In un garage alla periferia di una grande città, una tredicenne per mesi viene abusata da un gruppo di coetanei. Alcuni hanno meno di 13 anni e, quindi, non sono imputabili di alcun reato.
La notizia esplode e subito si solleva un’ondata di commenti, di polemiche, di accuse.
Purtroppo, dicono gli osservatori del mondo dei preadolescenti, altri casi analoghi rimangono nascosti nell’ombra. Crescono le percentuali di ragazzi e di ragazze minorenni per i quali i rapporti sessuali sono ormai una normalità, un segno di modernità.
Bene ha fatto, dunque, un giornale a rompere il silenzio che nascondeva un certo assopimento della coscienza nei campi dell’affettività, della sessualità e della corporeità.
Appellarsi all’educazione, un passo avanti rispetto a quello della segnalazione mediatica, è certamente opportuno anche se spesso l’appello appare come un’arma spuntata di fronte allo scorrazzare indisturbato di predoni che rubano, soprattutto alle nuove generazioni, le domande sul significato alto e nobile del corpo umano, sul suo compito e sul suo destino. E con il furto di domande i predoni cancellano o rendono difficile la ricerca della bellezza, della verità e del bene che fanno sintesi nel corpo di un uomo e di una donna.
“Avviene di frequente – scriveva un grande educatore di giovani qual è stato Giuseppe Lazzati – che anziché conoscere attraverso fonti veritiere che presentano la sessualità gradatamente, secondo la capacità di capirla e di attuarla, vengano date informazioni erronee, da chi non ha neppure la capacità di informazione: l’amico più smaliziato, l’ambiente, le letture, gli spettacoli… L’erotismo che invade tutta la nostra società non è certo fatto per favorire uno sviluppo corretto e graduale e per un’acquisizione di coscienza dei valori della sessualità”.
Sono trascorsi più di trent’anni e questo appunto si ripropone in tutta la sua attualità e appare, di fronte a una tredicenne abusata da coetanei, in tutta la sua drammatica fragilità.

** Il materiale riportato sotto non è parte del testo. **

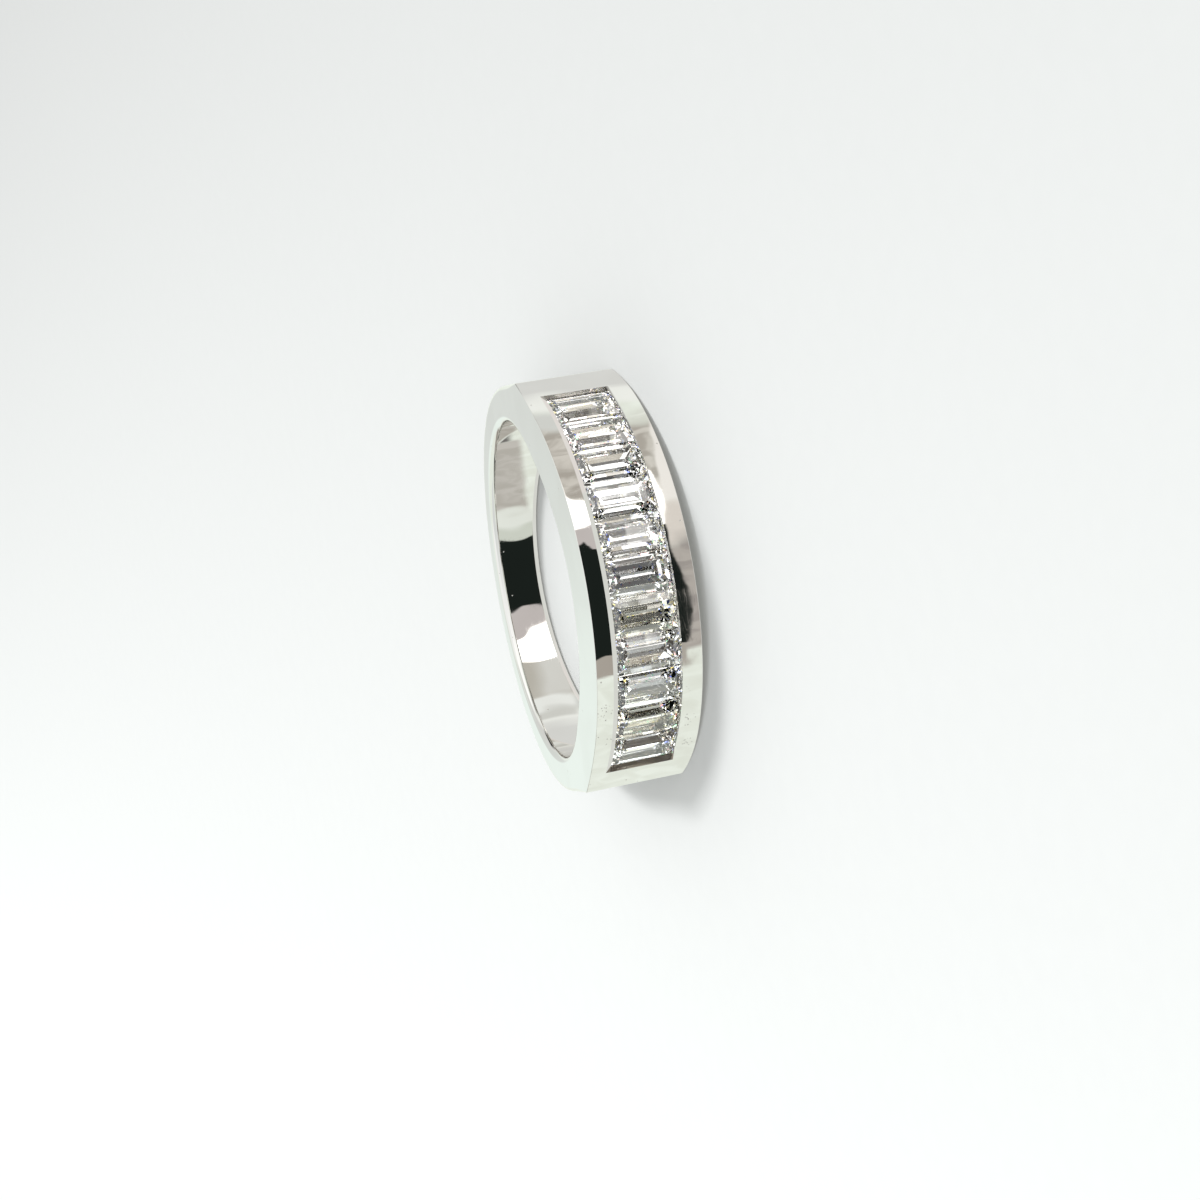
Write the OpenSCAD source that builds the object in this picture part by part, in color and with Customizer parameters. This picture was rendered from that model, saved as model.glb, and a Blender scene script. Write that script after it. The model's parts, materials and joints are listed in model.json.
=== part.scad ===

Ai bordi della cronaca, che scorre più veloce che mai su questi sentieri della vita, sembra che il pensiero degli adulti si sia fermato impaurito, anzi si sia arreso di fronte alla valanga di messaggi mediatici, di comportamenti qualunquistici, di modelli consumistici, di visioni superficiali e ideologiche.
Non si ha forse più il coraggio di dire, parlando di affettività, di sessualità e di corporeità, una parola di verità, di responsabilità e di felicità alle generazioni che salgono.
Si teme di essere giudicati oscurantisti. Ci si arrende.
Ed è invece per amore dei giovani che non bisogna tacere. Ecco la responsabilità educativa che deve prendere spazio nel mondo adulto e avvalersi di linguaggi nuovi, belli, ricchi di umanità.
Ecco l’insostituibile e irrinunciabile ruolo educativo dell’uomo pensante che riesce a comunicare che il rispetto del corpo è a fondamento del rispetto della persona.
“Le richieste del corpo – scriveva Lazzati – per essere risolte umanamente, nel senso di elevarle da quelle puramente animalesche, non vanno negate ma devono essere guidate dallo spirito”.
Lo spirito è però troppe volte gettato nel buio del non pensiero. I colpevoli diretti di questo gettare nel buio sono noti ma le responsabilità educative di un atto distruttivo come è la violazione del corpo non si fermano a un garage. Sono anche in quel mondo di adulti che con il suo conformismo al non pensiero ha rubato l’anima alle nuove generazioni. Questo mondo di adulti deve prendere atto che nell’abuso di una ragazzina si è verificato un tradimento che ha la sua origine nella mercificazione del corpo dell’uomo e della donna. Non ci si può dunque rassegnare. Occorre lottare con l’intelligenza dell’amore perché nessuna ragazza e nessun ragazzo rimanga rinchiuso in un garage buio ma cresca libero. Alla luce di una coscienza abitata dalla verità, dalla bellezza e dalla gioia.